Mena’hem Mendel Schneerson, le Rabbi de Loubavitch, a atteint hier l’âge biblique de 70 ans, mais il a vécu à l’époque de la Bible chacune de ces années.

« L’âge rend ma vie plus exigeante », a-t-il déclaré. « Mon âge exige davantage de moi. »

Pour lui, la loi révélée n’est pas seulement une règle de vie, mais aussi une vérité littérale. Pour des milliers d’adeptes dans le monde entier, c’est le Rabbi de Loubavitch lui-même qui est le guide des commandements et l’interprète de la vérité.

En “Une” du New York Times: Le Rabbi de Loubavitch marque sa 70ème année avec un appel à la “bonté”
En “Une” du New York Times: Le Rabbi de Loubavitch marque sa 70ème année avec un appel à la “bonté”

Il en est ainsi, sinon depuis le début du monde, il y a 5732 ans selon le calendrier juif, du moins depuis le XVIIIe siècle, lorsque le mouvement Loubavitch fut fondé.

Une mesure d’étude supplémentaire

Le Rabbi a décidé d’utiliser son anniversaire comme prétexte pour exiger de ses disciples ce qu’il a appelé « une part supplémentaire d’étude et de dévotion à la cause de la bonté et de la gentillesse ».

« Je pense que c’est un très bon défi, non seulement pour moi, mais aussi pour eux », a-t-il déclaré.

Un farbrenguen (rassemblement) est prévue pour son anniversaire, avec environ 1500 fidèles masculins entassés dans la synagogue (les femmes à l’étage, regardant derrière une vitre fumée) au 770 Eastern Parkway à Brooklyn, pour entendre le Loubavitcher Rebbé prononcer l’un de ses extraordinaires discours-marathon.

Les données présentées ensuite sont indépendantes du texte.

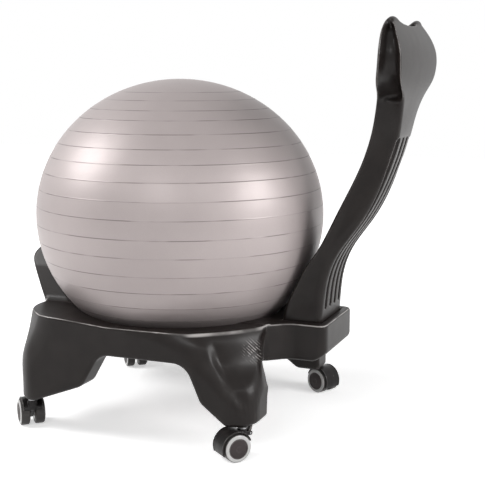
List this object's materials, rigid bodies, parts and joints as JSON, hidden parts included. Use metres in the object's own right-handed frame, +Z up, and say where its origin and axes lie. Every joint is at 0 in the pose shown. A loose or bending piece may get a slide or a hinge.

Comme d’habitude, le Rabbi commence par un discours d’échauffement d’une demi-heure. Pendant qu’il parle, de nombreuses personnes dans la foule se balancent d’avant en arrière ou d’un côté à l’autre.

Vêtus de noir, ils font penser à une vaste collection de sombres horloges de grand-père, chacune mesurant le temps à son propre rythme pendulaire. Parfois, des files entières de fidèles se balancent ensemble, comme des vagues balayant le rivage du Rabbi. Ici et là, une horloge reste immobile.

Un effet d’entraînement

Lorsque le Rabbi s’arrête enfin, les fidèles se lancent dans un joyeux hymne ‘hassidique, souvent sans paroles. Ici, le chant est perçu comme l’expression de l’âme, et sans mots, l’âme est libre.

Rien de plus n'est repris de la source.